Wednesday 11 April 2012

Possibly the biggEST questions...

Welcome to 'When 4th Graders ask the Big questions'.  Here you will find what 9 and 10yr old kidlets ask their teacher when they really want to know something and they are not afraid to ask.  Enjoy.

Let me start by offering these questions that my Year 4 kids posed to me during their first week of the school year.  You may see that I've placed them on what looks suspiciously like a question quadrant.  I just put them on the page randomly at first and I quickly realised that I faced my first CONUNDRUM.

How do you place some of these huge questions on the quadrant?  Sure, "How many wars were there?" is a closed question that you can find in texts like the bible.  Indeed, the 'answers' to several of these questions can be found in the bible or in historical texts.  BUT... where do I place questions like, "Did God have friends?" and "Did God only create the Earth?" Are these imagination questions?  They're certainly more 'open'... can they even be answered?  Thank goodness (or God) for the Open Thinking quadrant methinks.


So... my first blog starts with me facing a challenge.  It starts with my kids posing critical questions about not only the details of the Christian faith, but also the sources of information.  Being handed 'answers' from a Catechism of the Catholic Church won't cut it for these kids... they want to know much more than dogma.

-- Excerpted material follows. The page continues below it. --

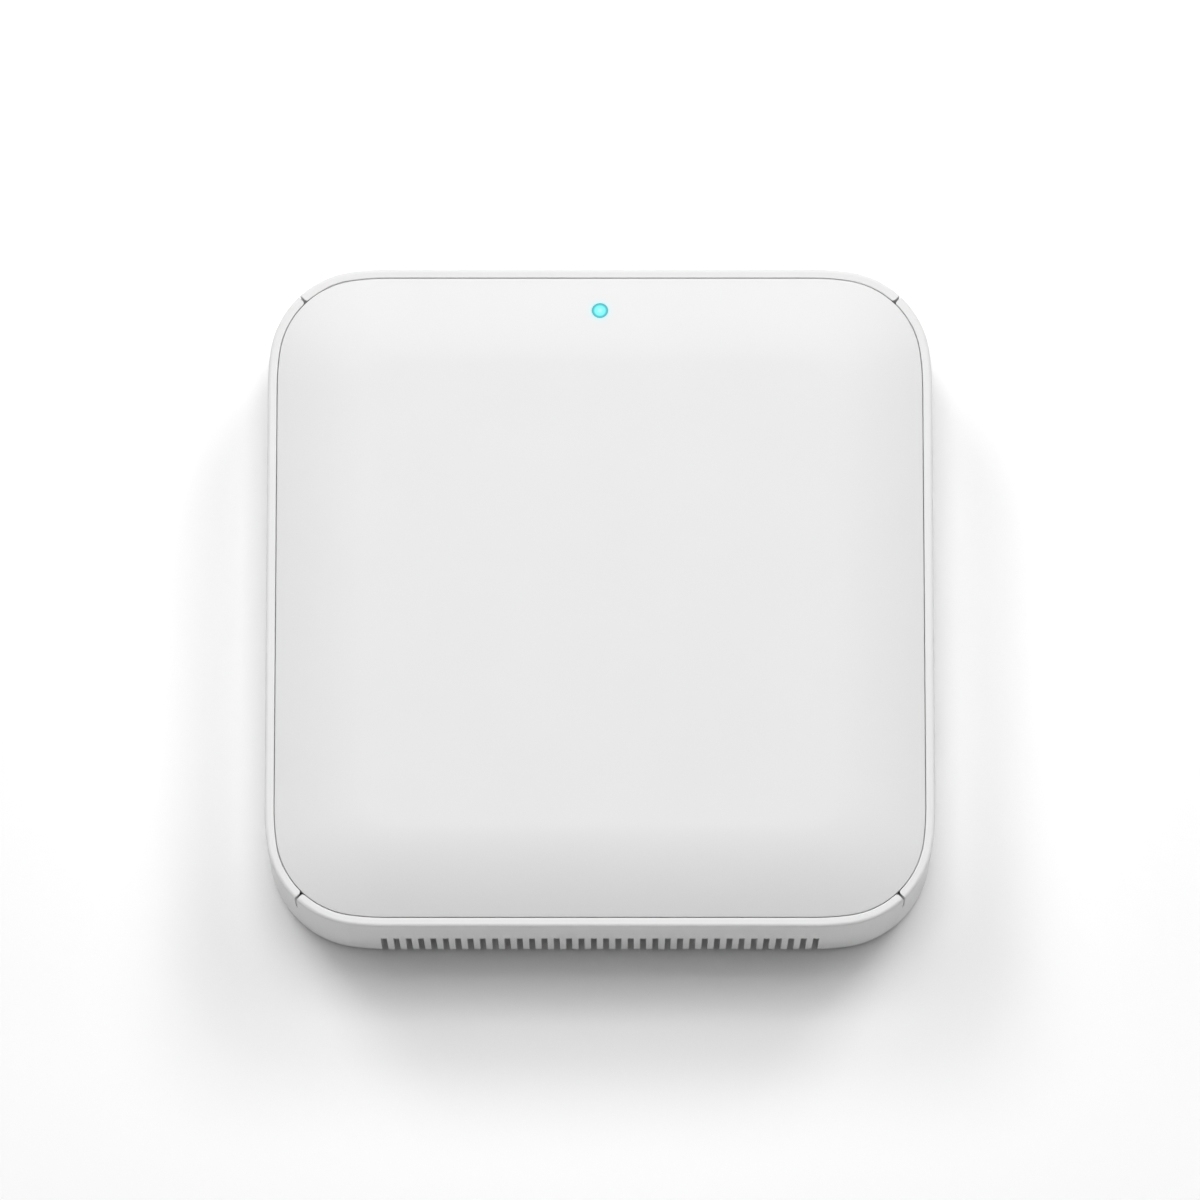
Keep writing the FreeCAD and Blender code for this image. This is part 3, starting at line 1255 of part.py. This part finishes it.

Our Chaplain, Fr Richard, is a LEGEND.  He tells me that it's ok to find 'answers' from many different sources and to give the children exposure to the information available.  My job is to push my kids to think and be critical with information.  This could be a lonnnnnnnnng ride.

1 comment:

Bruce Ferrington said...

El Capitano - this is gold! Keep pushing the limits, the kids respond in amazing and unexpected ways.